LINEUP: Freddy Moore - vocals * Mark McEwen - guitars, background vocals * Bobbyzio Moore - keyboards, saxophone * Dennis Peters - bass, background vocals * John Nyman - drums

TRACK LISTING: 01 Tears Of A Clown * 02 Money Speaks Japanese * 03 Lost My TV Guide * 04 Too Good To Be True

Look close at the center figure behind the door. That's right, a very young Demi Moore, wife at the time of the sporting dude to the left - Freddy Moore, leader of Los Angeles based power pop band Boy. If you never heard of Boy, don't feel bad. Their run was brief and in fact L.A. was a long way from Freddy's hometown of Minneapolis, Minnesota and his previos band - Skogie. The band were an anomaly in the Twin Cities, dressed in three piece Pezband-ish suits and releasing a terrific pop single in 1973 on the local Mill City label - 'The Butler Did It'/I Won't Be Pushed Away'. A year later Skogie put out an LP which is best forgotten, but Moore had his sights on California and the band moved west at a time when power pop was just becoming in vogue thanks to Greg Shaw and Bomp! Records.

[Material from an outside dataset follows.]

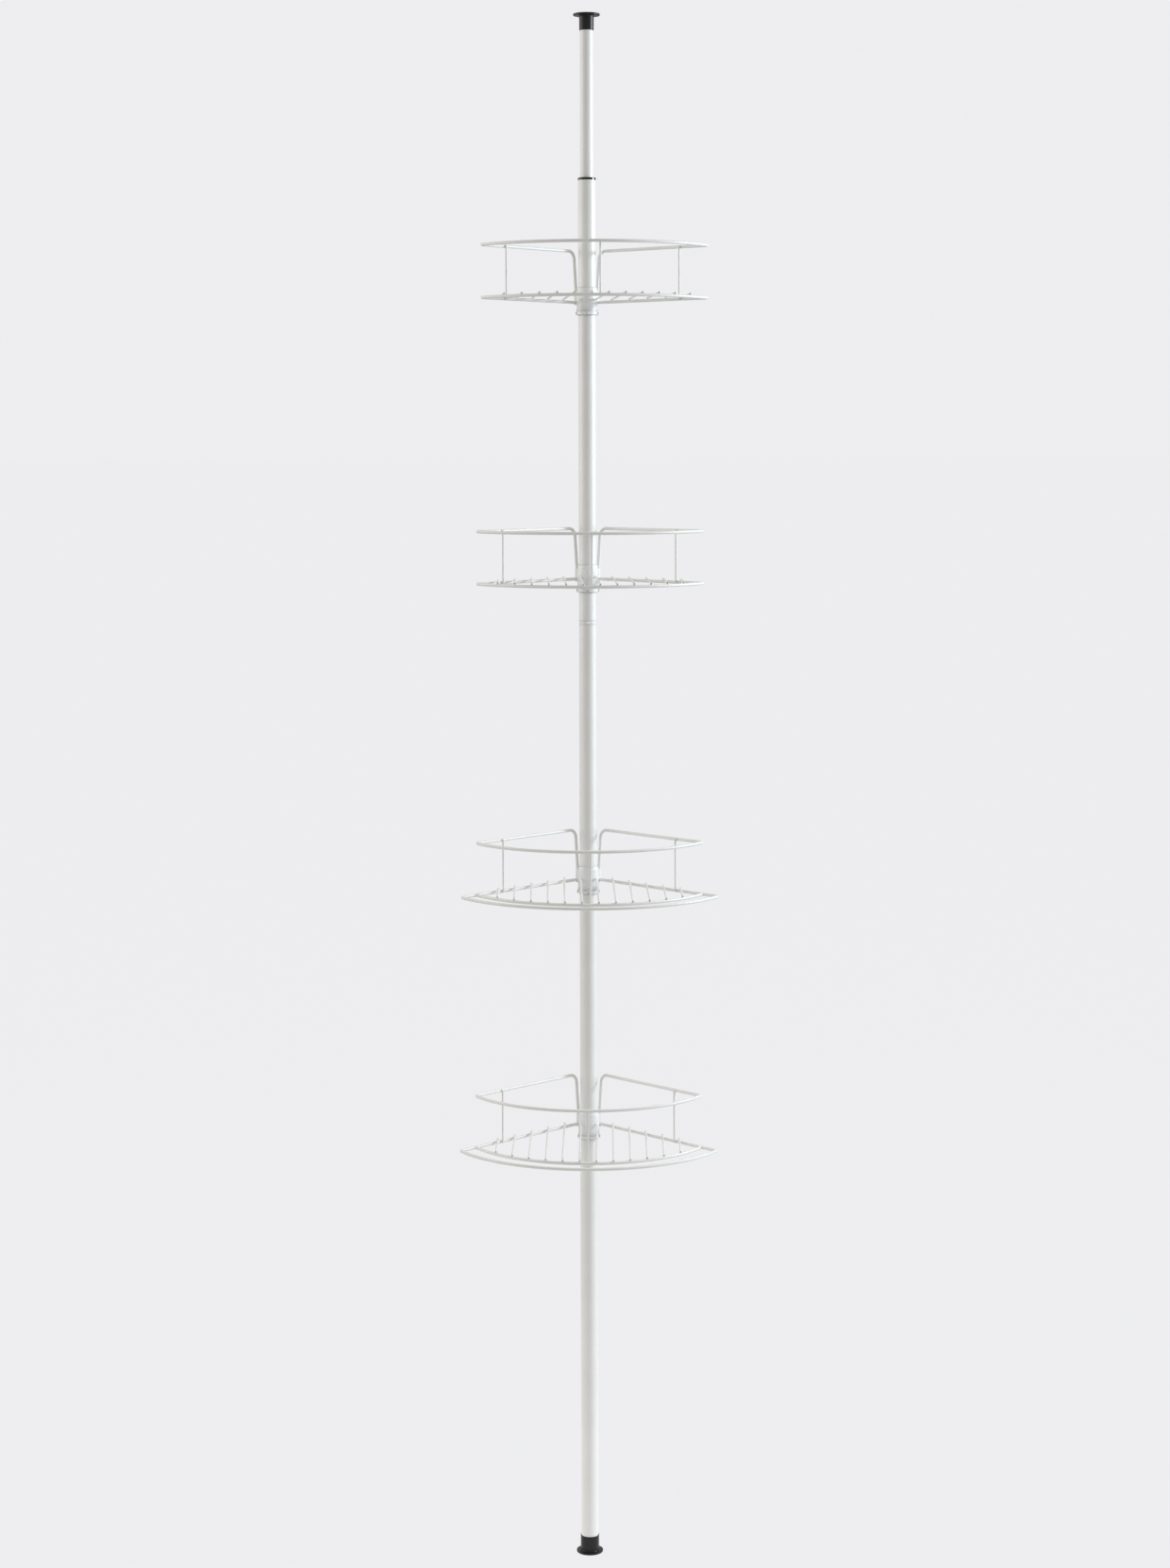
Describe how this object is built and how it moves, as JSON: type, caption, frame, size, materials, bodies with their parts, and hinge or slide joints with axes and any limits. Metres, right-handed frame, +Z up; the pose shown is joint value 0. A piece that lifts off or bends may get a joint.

For some reason, Skogie never quite clicked with L.A. audiences, but Freddy stayed behind forming a number of outfits, including The Nu Kats who put out a 1980 EP on Rhino before settling on Boy as well as a minor acting career with an appearance with wife Demi in the 1982 B-movie blockbuster that never was - 'Parasite'.

The Songs
The 'Parasite' soundtrack was a typically orchestral affair from composer Richard Band, but conveniently Boy landed one song on the album, the rather average 'Show A Little Emotion' which sad to say sums up my opinion on this four song EP released on the little-known Radioactive label. Moore's bratty vocals are close to that of Rick Derringer and the cover of 'Tears Of A Clown' while unnecessary is somewhat interesting, but the paranoid and oh-so new wave 'Money Speaks Japanese' doesn't have the hooks. Written at a time when American's felt it was taken over by big Japanese companies, it's all a very dated and dull listen. Quickly flipping over to side two and 'Lost My TV Guide' is a notch better, mildly quirky with pompy keys reminding me of the first Steel Breeze album. Closing and none to soon; 'Too Good to Be True' turns out to be a plodding ballad with no redeeming features whatsoever, making 'Next Door' a very nonessential listen.